MINNEAPOLIS (AP) - After a strong start to the season, the Atlanta Hawks never thought they’d be in a fight to make the playoffs when April came rolling around.
If they don’t find a way to stop the tumble they’ve been on before March closes, they could find themselves on the outside looking in.
Gorgui Dieng had 15 points and 15 rebounds to continue his out-of-nowhere emergence, and the Minnesota Timberwolves dealt the slumping Hawks another costly loss with a 107-83 victory.
“I think to a certain degree each guy has just got to find it in him,” Hawks coach Mike Budenholzer said. “And I think the group has got to find the energy that the group can build. We’ve spent most of this season playing with very good energy, so I think there’s a lot of things we can pull on an reference to how we want to play and tonight would not be one of those nights.”
Paul Millsap had 12 points and 10 rebounds for Atlanta (31-39), which has lost four straight and has the New York Knicks right in their rearview mirror for the eighth and final playoff spot. Jeff Teague, who had averaged more than 23 points over the previous four games, went scoreless for the first time this season on 0-for-5 shooting.
“I think we just didn’t come ready to play,” Hawks guard DeMarre Carroll said. “Once we started missing a lot of shots, then we lost our focus. At this time of year, you can’t lose your focus.”
Corey Brewer and Kevin Martin each scored 18 points and Kevin Love had 14 points and 12 rebounds for the Timberwolves. Minnesota scored 32 points off 26 Hawks turnovers and blew the game open in the second half.
The struggling Wolves defense held Atlanta to 37.8 percent shooting and had six of its 17 steals in the third quarter to start pulling away.
With starting center Nikola Pekovic out for the sixth straight game, Wolves coach Rick Adelman had no choice but to thrust the rookie Dieng into the first significant minutes of his career. Dieng has flourished with the added responsibility, posting double-doubles in five of the six games. He had 10 points and 13 rebounds in the first half, helping the Wolves weather an unusually quiet night from Love.
“I don’t care what the record is or where we are in the season, we’re trying to make them believe that we still have work to do,” Wolves coach Rick Adelman said. “We still have to get better as a team and as individuals.”
The last time these two teams met, on Feb. 1, the Hawks overcame 43 points and 19 rebounds from Love to win for the fifth time in seven games. That put them at 25-22 and in third place in the Eastern Conference. But the Hawks have gone 6-17 since then, a slide exacerbated by injuries to Gustavo Ayon and Kyle Korver, who missed his fourth straight game with back spasms.
Atlanta’s crumbling, combined with a surprising surge from the Knicks, turned a playoff spot that once appeared to be a foregone conclusion into anything but a sure thing. They led the ninth-place Knicks by three games for the final spot in the muddled East.

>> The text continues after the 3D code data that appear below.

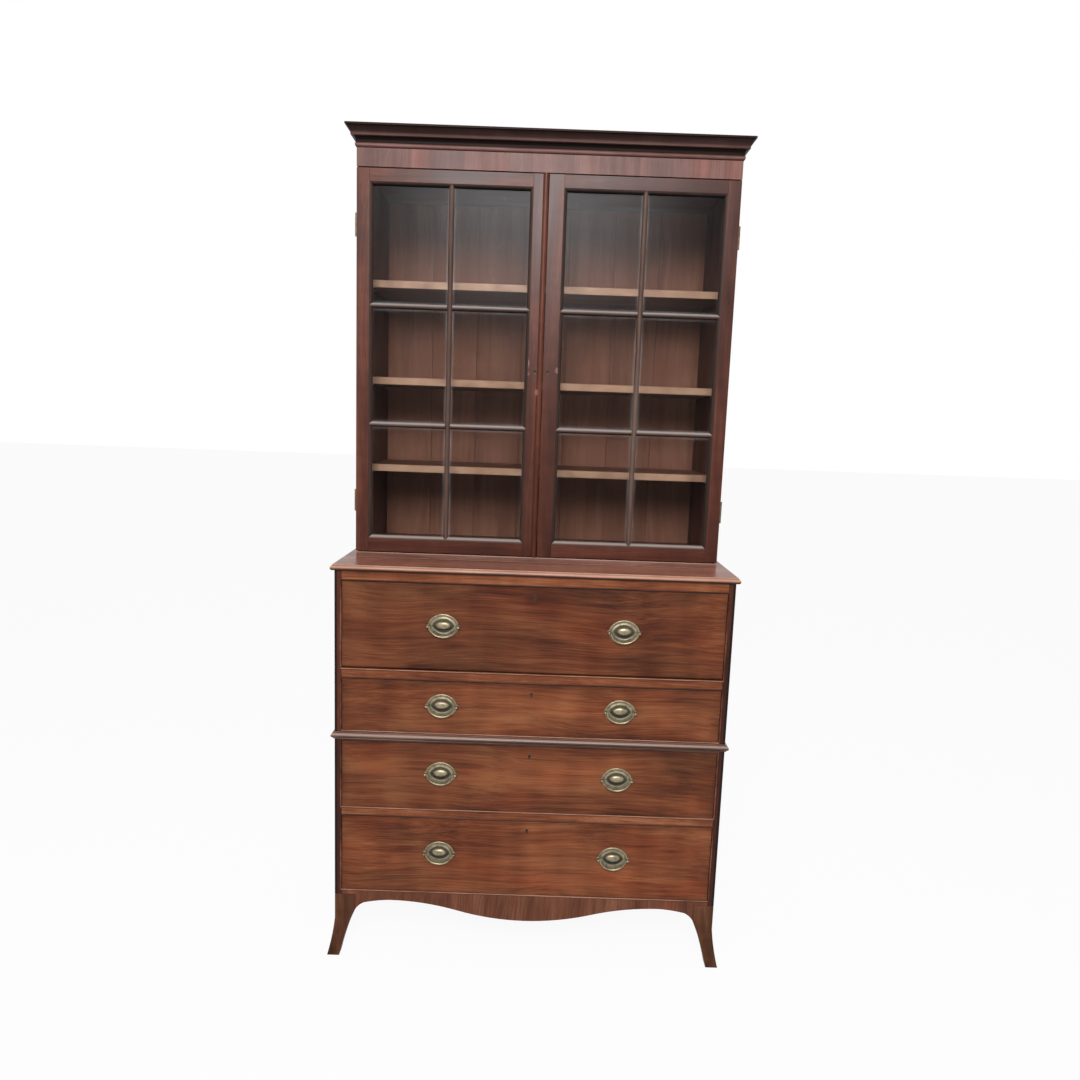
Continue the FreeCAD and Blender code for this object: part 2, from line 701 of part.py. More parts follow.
def bookcase():
    sides = []
    for word, side in SIDES:
        plain = board(f"bookcase_{word}_plain", spread(side, BOOK_INSIDE, BOOK_HALF), (CASE_FRONT, BACK),
                      (DESK, CORNICE_FOOT))
        recesses = [leaf_recess(f"{word}_{hinge}_case_recess", side, z, f"{CASE_FRONT} - overrun",
                                f"{CASE_FRONT} + leaf_thickness") for hinge, z in HINGES]
        sides.append(cut(f"bookcase_{word}_side", plain, *pegs(f"{word}_peg_hole", side), *recesses))
    finish("bookcase_sides", *sides)
    inner = (f"-{BOOK_INSIDE}", BOOK_INSIDE)
    finish("bookcase_bottom_board", board("bookcase_bottom", inner, (CASE_FRONT, PANEL_FRONT),
                                          (DESK, f"{DESK} + bookcase_board")))
    finish("bookcase_top_board", board("bookcase_top", inner, (CASE_FRONT, PANEL_FRONT),
                                       (BOOK_TOP, f"{BOOK_TOP} + bookcase_board")))
    pitch = f"((2 * {BOOK_INSIDE} + back_board_gap) / back_board_count)"
    back_boards = []
    for number in range(1, int(SIZES["back_board_count"]) + 1):
        edge = f"-{BOOK_INSIDE} + {number} * {pitch} - back_board_gap"
        back_boards.append(board(f"back_board_{number}", (f"-{BOOK_INSIDE} + {number - 1} * {pitch}", edge),
                                 (PANEL_FRONT, BACK), (DESK, CORNICE_FOOT)))
    finish("bookcase_back_boards", *back_boards)
    shelf_x = (f"-{BOOK_INSIDE} + shelf_end_gap", f"{BOOK_INSIDE} - shelf_end_gap")
    finish("adjustable_shelves",
           *[board(shelf + "_shelf", shelf_x, (SHELF_FRONT, SHELF_BACK), (height, f"{height} + shelf_thickness"))
             for shelf, height in SHELVES])
    finish("shelf_pegs", *[one for word, side in SIDES for one in pegs(word + "_peg", side)])
    outer = (f"-{BOOK_HALF}", BOOK_HALF)
    finish("bookcase_foot_moulding", board("foot_strip", outer, (DOOR_FACE, CASE_FRONT),
                                           (DESK, f"{DESK} + foot_strip_height")))
    finish("frieze", board("frieze_board", outer, (DOOR_FACE, CASE_FRONT), (BOOK_TOP, CORNICE_FOOT)))
    moulding("cornice_moulding", CORNICE_SHARES, "cornice_reach", "cornice_height", "cornice_backing",
             BOOK_HALF, DOOR_FACE, CORNICE_FOOT)
    inside = f"{BOOK_HALF} - cornice_backing"
    finish("cornice_dust_board", board("dust_board", (f"-({inside})", inside),
                                       (f"{DOOR_FACE} + cornice_backing", BACK),
                                       (CORNICE_FOOT, f"{CORNICE_FOOT} + dust_board")))
    finish("door_hinge_fixed_leaves", *[fixed_leaf(f"{word}_{hinge}_fixed_leaf", side, z)
                                        for word, side in SIDES for hinge, z in HINGES])


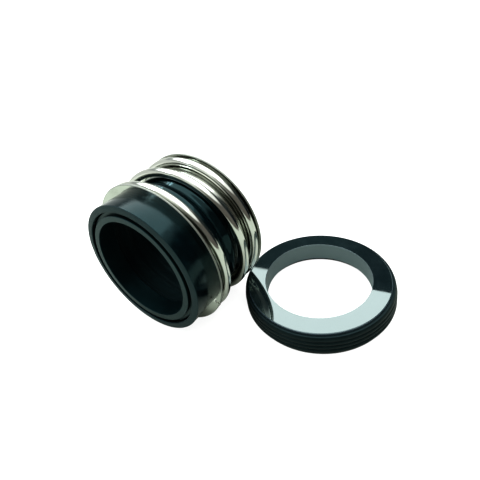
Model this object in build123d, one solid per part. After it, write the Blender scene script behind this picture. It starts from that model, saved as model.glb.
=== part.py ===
from build123d import *
import math
import os

# Mechanical seal for a 43 mm shaft, in millimetres: a sprung rubber bellows head and its seat.
# The seat lies flat: its centre is the origin and its underside is on z = 0.
# The head lies beside it on the rims of its two collars, its axis along Y and its face toward -Y.
# Stations along the head are measured rearward (+Y) from the inner edge of the rubber lip.

# Shaft and the bores round it
shaft_radius = 21.5
ring_bore_clearance = 0.82
seat_bore_clearance = 0.95
tail_grip = 0.1

# Clearance between a moulded or pressed piece and what it seats on
fit_gap = 0.02

# Rotating face ring
nose_setback = 0.02
nose_width = 2.54
nose_length = 1.6
ring_body_width = 4.24
ring_length = 8.7
ring_edge = 0.15
ring_back_edge = 0.4

# Rubber lip and collar of the bellows
pocket_side = 1.5
lip_shoulder = 1.31
lip_slope = 0.4
lip_round = 0.25
mould_line_station = 6.43
mould_step = 0.14
collar_length = 10.3

# Pressed collars
sheet = 0.8
rim_margin = 0.1
rim_round = 0.25
bend_inside = 0.35
front_sleeve_length = 3.0
rear_sleeve_length = 8.6
sleeve_clearance = 0.1

# Slot punched in the front collar, with a small ear turned forward at its inner end
slot_width = 1.2
slot_length = 1.9
slot_rim_margin = 0.3
slot_angle = 117.0
ear_height = 0.5
ear_length = 0.55

# Spring: wire, coil and turn angles, counted from straight up toward +X
wire_diameter = 3.65
spring_length = 27.3
front_tip_angle = -235.0
lift_start_angle = -55.7
lift_end_angle = 92.6
drop_start_angle = 447.1
drop_end_angle = 902.3
rear_tip_angle = 955.0
path_step_angle = 30.0

# Thin wall and tail of the bellows
wall = 2.3
pocket_wall = 2.2
pocket_opening_clearance = 1.6
waist_pull = 2.6
waist_reach = 3.6
crown_height = 0.15
crown_reach = 4.2
crown_place = 0.56
tail_length = 10.5
tail_overhang = 1.3
tail_step = 0.9
tail_edge = 0.4
inner_round = 0.9

# Stationary ring
seat_height = 10.28
seat_face_width = 7.45
seat_ring_height = 8.62
seat_face_edge = 0.25
seat_bore_edge = 0.12
seat_back_edge = 0.4

# Rubber boot of the seat
foot_setback = 1.67
heel_width = 0.51
boot_top_drop = 1.0
boot_top_width = 1.05
boot_wall = 1.83
rib_depth = 0.4
rib_count = 4
rib_low_station = 1.75
rib_pitch = 1.85
top_rib_draw = 0.3

# Place of the head beside the seat
head_rear_y = -7.74
head_gap = 0.45

# Sizes that follow, from the shaft outward
ring_bore_radius = shaft_radius + ring_bore_clearance
nose_radius = ring_bore_radius + nose_width
ring_body_radius = ring_bore_radius + ring_body_width
pocket_radius = ring_body_radius + fit_gap
under_sleeve_radius = pocket_radius + pocket_side
lip_radius = under_sleeve_radius + lip_shoulder
collar_radius = lip_radius - mould_step
sleeve_inner_radius = under_sleeve_radius + fit_gap
sleeve_outer_radius = sleeve_inner_radius + sheet
wire_radius = wire_diameter / 2
coil_radius = sleeve_outer_radius + sleeve_clearance + wire_radius
rim_radius = coil_radius + wire_radius + rim_margin
bend_outside = bend_inside + sheet
tail_bore_radius = shaft_radius - tail_grip

# Stations along the head
pocket_floor = nose_setback + ring_length
front_flange_back = collar_length + sheet
rear_flange_front = front_flange_back + spring_length
rear_flange_back = rear_flange_front + sheet
rear_sleeve_front = rear_flange_back - rear_sleeve_length
tail_end = rear_flange_back + tail_overhang
tail_front = tail_end - tail_length
head_front_y = head_rear_y - rear_flange_back

# Seat, from its bore outward and from the floor up
seat_bore_radius = shaft_radius + seat_bore_clearance
seat_face_radius = seat_bore_radius + seat_face_width
foot_height = seat_height - seat_ring_height
foot_bore_radius = seat_bore_radius + foot_setback
boot_bore_radius = seat_face_radius + fit_gap
boot_heel_radius = boot_bore_radius + heel_width
boot_top = seat_height - boot_top_drop
boot_top_radius = boot_bore_radius + boot_top_width
rib_radius = boot_bore_radius + boot_wall


def turned(outline):
    # A closed outline of (station, radius) turned about the head's axis
    profile = Plane.YZ * make_face(outline)
    return revolve(profile, Axis.Y)


def rounded(profile, corners):
    # Rounds the corners of a flat profile that lie at the given points
    for x, r, size in corners:
        corner = profile.vertices().sort_by_distance((x, r, 0))[0]
        profile = fillet(corner, size)
    return profile


def seal_ring():
    # Face ring: a narrow nose in front of a wider body that sits in the rubber pocket
    back = nose_setback + ring_length
    shoulder = nose_setback + nose_length
    outline = Polyline(
        (nose_setback, ring_bore_radius + ring_edge),
        (nose_setback, nose_radius - ring_edge),
        (nose_setback + ring_edge, nose_radius),
        (shoulder, nose_radius),
        (shoulder, ring_body_radius - ring_back_edge),
        (shoulder + ring_back_edge, ring_body_radius),
        (back - ring_back_edge, ring_body_radius),
        (back, ring_body_radius - ring_back_edge),
        (back, ring_bore_radius + ring_back_edge),
        (back - ring_back_edge, ring_bore_radius),
        (nose_setback + ring_edge, ring_bore_radius),
        close=True,
    )
    return turned(outline)


def bulge(end, rim):
    # One side of the rolled wall, from the front sleeve to a station: a crown between two waists
    start = collar_length + front_sleeve_length
    middle = start + (end - start) * crown_place
    crown = rim + crown_height
    waist = rim - waist_pull
    return [
        Bezier((start, rim), (start + waist_reach, waist), (middle - crown_reach, crown), (middle, crown)),
        Bezier((middle, crown), (middle + crown_reach, crown), (end - waist_reach, waist), (end, rim)),
    ]


def bellows():
    # One moulding: lip, pocket, collar, rolled wall and the tail that grips the shaft
    inside_radius = under_sleeve_radius - wall
    outside = bulge(rear_sleeve_front, under_sleeve_radius)
    inside = bulge(tail_front, inside_radius)
    tail_radius = under_sleeve_radius - tail_step
    pocket_opening = ring_bore_radius + pocket_opening_clearance
    pocket_back = pocket_floor + pocket_wall
    front = Polyline(
        inside[0] @ 0,
        (pocket_back, inside_radius),
        (pocket_back, pocket_opening),
        (pocket_floor, pocket_opening),
        (pocket_floor, pocket_radius),
        (0, pocket_radius),
        (lip_slope, lip_radius),
        (mould_line_station, lip_radius),
        (mould_line_station, collar_radius),
        (collar_length, collar_radius),
        (collar_length, under_sleeve_radius),
        outside[0] @ 0,
    )
    rear = Polyline(
        outside[1] @ 1,
        (rear_flange_back, under_sleeve_radius),
        (rear_flange_back, tail_radius),
        (tail_end, tail_radius),
        (tail_end, tail_bore_radius + tail_edge),
        (tail_end - tail_edge, tail_bore_radius),
        (tail_front + tail_edge, tail_bore_radius),
        (tail_front, tail_bore_radius + tail_edge),
        inside[1] @ 1,
    )
    profile = make_face(Curve() + [front, rear] + outside + inside)
    profile = rounded(profile, [
        (lip_slope, lip_radius, lip_round),
        (0, pocket_radius, lip_round),
        (collar_length, under_sleeve_radius, collar_radius - under_sleeve_radius - fit_gap),
        (tail_end, tail_radius, tail_edge),
        (pocket_back, pocket_opening, lip_round),
        (pocket_back, inside_radius, inner_round),
    ])
    return revolve(Plane.YZ * profile, Axis.Y)


def pressed_collar(flange_out, flange_in, sleeve_end):
    # L-section ring bent from sheet: a flange and a sleeve that stands on its inner edge
    profile = make_face(Polyline(
        (flange_out, rim_radius),
        (flange_in, rim_radius),
        (flange_in, sleeve_outer_radius),
        (sleeve_end, sleeve_outer_radius),
        (sleeve_end, sleeve_inner_radius),
        (flange_out, sleeve_inner_radius),
        close=True,
    ))
    return rounded(profile, [
        (flange_in, sleeve_outer_radius, bend_inside),
        (flange_out, sleeve_inner_radius, bend_outside),
        (flange_out, rim_radius, rim_round),
        (flange_in, rim_radius, rim_round),
    ])


def front_collar():
    profile = pressed_collar(collar_length, front_flange_back, collar_length + front_sleeve_length)
    collar = revolve(Plane.YZ * profile, Axis.Y)
    slot_radius = rim_radius - slot_rim_margin - slot_length / 2
    cutter = Plane.XZ * SlotOverall(slot_length, slot_width, rotation=90)
    cutter = extrude(Pos(0, collar_length, slot_radius) * cutter, sheet, both=True)
    ear_radius = slot_radius - (slot_length + ear_length) / 2 + fit_gap * 5
    ear = Pos(0, collar_length, ear_radius) * Box(slot_width, ear_height * 2, ear_length)
    return collar - cutter.rotate(Axis.Y, slot_angle) + ear.rotate(Axis.Y, slot_angle)


def rear_collar():
    profile = pressed_collar(rear_flange_back, rear_flange_front, rear_sleeve_front)
    return revolve(Plane.YZ * profile, Axis.Y)


def turns_lifted(angle):
    # Lift of the wire in degrees of full pitch: flat end, easing in, full pitch, easing out, flat end
    ease_in = lift_end_angle - lift_start_angle
    ease_out = drop_end_angle - drop_start_angle
    full = drop_start_angle - lift_end_angle
    if angle <= lift_start_angle:
        return 0
    if angle <= lift_end_angle:
        return (angle - lift_start_angle) ** 2 / (2 * ease_in)
    if angle <= drop_start_angle:
        return ease_in / 2 + angle - lift_end_angle
    if angle <= drop_end_angle:
        return ease_in / 2 + full + ease_out / 2 - (drop_end_angle - angle) ** 2 / (2 * ease_out)
    return ease_in / 2 + full + ease_out / 2


def spring():
    # Closed ends rest on the two flanges; the wire climbs between them
    first = front_flange_back + fit_gap + wire_radius
    last = rear_flange_front - fit_gap - wire_radius
    travel = (last - first) / turns_lifted(rear_tip_angle)
    steps = round((rear_tip_angle - front_tip_angle) / path_step_angle)
    centres = []
    for step in range(steps + 1):
        angle = front_tip_angle + (rear_tip_angle - front_tip_angle) * step / steps
        turn = math.radians(angle)
        station = first + travel * turns_lifted(angle)
        centres.append((coil_radius * math.sin(turn), station, coil_radius * math.cos(turn)))
    path = Spline(centres)
    section = Plane(origin=path @ 0, z_dir=path % 0) * Circle(wire_radius)
    return sweep(section, path=path)


def seat_ring():
    outline = Polyline(
        (seat_bore_radius + seat_bore_edge, seat_height),
        (seat_face_radius - seat_face_edge, seat_height),
        (seat_face_radius, seat_height - seat_face_edge),
        (seat_face_radius, foot_height + seat_back_edge),
        (seat_face_radius - seat_back_edge, foot_height),
        (seat_bore_radius + seat_back_edge, foot_height),
        (seat_bore_radius, foot_height + seat_back_edge),
        (seat_bore_radius, seat_height - seat_bore_edge),
        close=True,
    )
    return revolve(Plane.XZ * make_face(outline), Axis.Z)


def seat_boot():
    # L section: a foot under the ring and a ribbed sleeve round it
    root_radius = rib_radius - rib_depth
    ribs = []
    for rib in range(rib_count):
        low = rib_low_station + rib_pitch * rib
        draw = top_rib_draw * (rib == rib_count - 1)
        ribs.append(ThreePointArc(
            (root_radius, low),
            (rib_radius - draw, low + rib_pitch / 2),
            (root_radius - draw, low + rib_pitch),
        ))
    rest = Polyline(
        ribs[-1] @ 1,
        (boot_top_radius, boot_top),
        (boot_bore_radius, boot_top),
        (boot_bore_radius, foot_height),
        (foot_bore_radius, foot_height),
        (foot_bore_radius, 0),
        (boot_heel_radius, 0),
        ribs[0] @ 0,
    )
    return revolve(Plane.XZ * make_face(Curve() + ribs + [rest]), Axis.Z)


def head_axis_x():
    # Far enough from the seat that the rear rim clears the seat's face, its boot top and its top rib
    top_rib = rib_low_station + rib_pitch * (rib_count - 1 / 2)
    edges = [
        (seat_face_radius, seat_height),
        (boot_top_radius, boot_top),
        (rib_radius, top_rib),
    ]
    reach = []
    for radius, height in edges:
        seat_side = math.sqrt(radius ** 2 - head_rear_y ** 2)
        rim_side = math.sqrt(rim_radius ** 2 - (rim_radius - height) ** 2)
        reach.append(seat_side + rim_side)
    return -(max(reach) + head_gap)


on_its_rims = Pos(head_axis_x(), head_front_y, rim_radius)
nodes = {
    "seal_ring": on_its_rims * seal_ring(),
    "bellows": on_its_rims * bellows(),
    "front_collar": on_its_rims * front_collar(),
    "spring": on_its_rims * spring(),
    "rear_collar": on_its_rims * rear_collar(),
    "seat_ring": seat_ring(),
    "seat_boot": seat_boot(),
}

os.makedirs("parts", exist_ok=True)
for name, solid in nodes.items():
    export_step(solid, f"parts/{name}.step")
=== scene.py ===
import math
import bpy
from mathutils import Matrix, Vector


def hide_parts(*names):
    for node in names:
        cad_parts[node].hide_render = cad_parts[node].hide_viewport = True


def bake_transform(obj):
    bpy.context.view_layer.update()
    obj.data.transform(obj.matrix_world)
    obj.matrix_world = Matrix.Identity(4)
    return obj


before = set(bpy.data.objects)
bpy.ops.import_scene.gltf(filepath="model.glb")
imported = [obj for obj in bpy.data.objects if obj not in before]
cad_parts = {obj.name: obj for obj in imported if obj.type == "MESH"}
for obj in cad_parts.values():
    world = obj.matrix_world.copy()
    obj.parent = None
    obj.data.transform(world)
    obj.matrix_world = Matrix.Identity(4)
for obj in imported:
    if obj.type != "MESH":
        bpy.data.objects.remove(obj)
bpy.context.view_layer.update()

print("frame loaded:", ", ".join(sorted(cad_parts)))

mm = 0.001

# The head lies on the rims of its collars; stations run rearward from the inner edge of its lip
head = {
    "axisX": -53.2784,
    "lipY": -46.94,
    "axisHeight": 32.75,
}


def onHead(station, radius=0.0, turn=0.0):
    # turn is counted from straight up toward +X
    return Vector((
        head["axisX"] + radius * math.sin(turn),
        head["lipY"] + station,
        head["axisHeight"] + radius * math.cos(turn),
    )) * mm


class Field:
    # a value that varies over a surface; arithmetic on it adds Math nodes
    def __init__(self, tree, socket):
        self.tree = tree
        self.socket = socket

    def math(self, operation, first, second):
        return addNode(self.tree, "ShaderNodeMath", {"operation": operation}, {0: first, 1: second})

    def __add__(self, other):
        return self.math("ADD", self, other)

    def __radd__(self, other):
        return self.math("ADD", other, self)

    def __sub__(self, other):
        return self.math("SUBTRACT", self, other)

    def __rsub__(self, other):
        return self.math("SUBTRACT", other, self)

    def __mul__(self, other):
        return self.math("MULTIPLY", self, other)

    def __rmul__(self, other):
        return self.math("MULTIPLY", other, self)

    def __truediv__(self, other):
        return self.math("DIVIDE", self, other)

    def __rtruediv__(self, other):
        return self.math("DIVIDE", other, self)

    def __pow__(self, other):
        return self.math("POWER", self, other)

    def __rpow__(self, other):
        return self.math("POWER", other, self)

    def __gt__(self, other):
        return self.math("GREATER_THAN", self, other)

    def __lt__(self, other):
        return self.math("LESS_THAN", self, other)

    def step(self, low, high):
        # 0 below low, 1 above high, eased between them
        return addNode(self.tree, "ShaderNodeMapRange", {"interpolation_type": "SMOOTHSTEP"},
                       {0: self, 1: low, 2: high, 3: 0.0, 4: 1.0})

    def output(self, index):
        # another output of the same node
        return Field(self.tree, self.socket.node.outputs[index])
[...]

And yet on Wednesday night it was the Wolves, who have essentially been out of the Western Conference playoff race for about two weeks and were completely deflated after a home loss to the Suns on Sunday, who played with the urgency and tenacity on defense of a team that needs every win it can get.
“We needed a game like this in order to get our spirits up,” Love said. “It was good for us. It goes to show you we’re down, but we’re not out.”
The Hawks had won five straight games after an ugly string of 14 losses in 15 games. But they dropped games to the Pelicans, Raptors, Suns and Wolves to allow the Knicks to creep back into the race.
“We’re a close team,” Hawks forward Mike Scott said. “We’ve been through a slump before. It’s not good at all. But we know how to do good things, we’re professionals and we’re going to stick together.”
NOTES: Ricky Rubio had four points on 1-for-6 shooting, but he also had 10 assists and six steals. He had to leave in the first quarter to get 15 stitches in his upper lip after a collision with Hawks forward Mike Scott. … Hawks F Mike Muscala, who played in high school in the Minneapolis suburb of Roseville, had eight points and four rebounds in 23 minutes.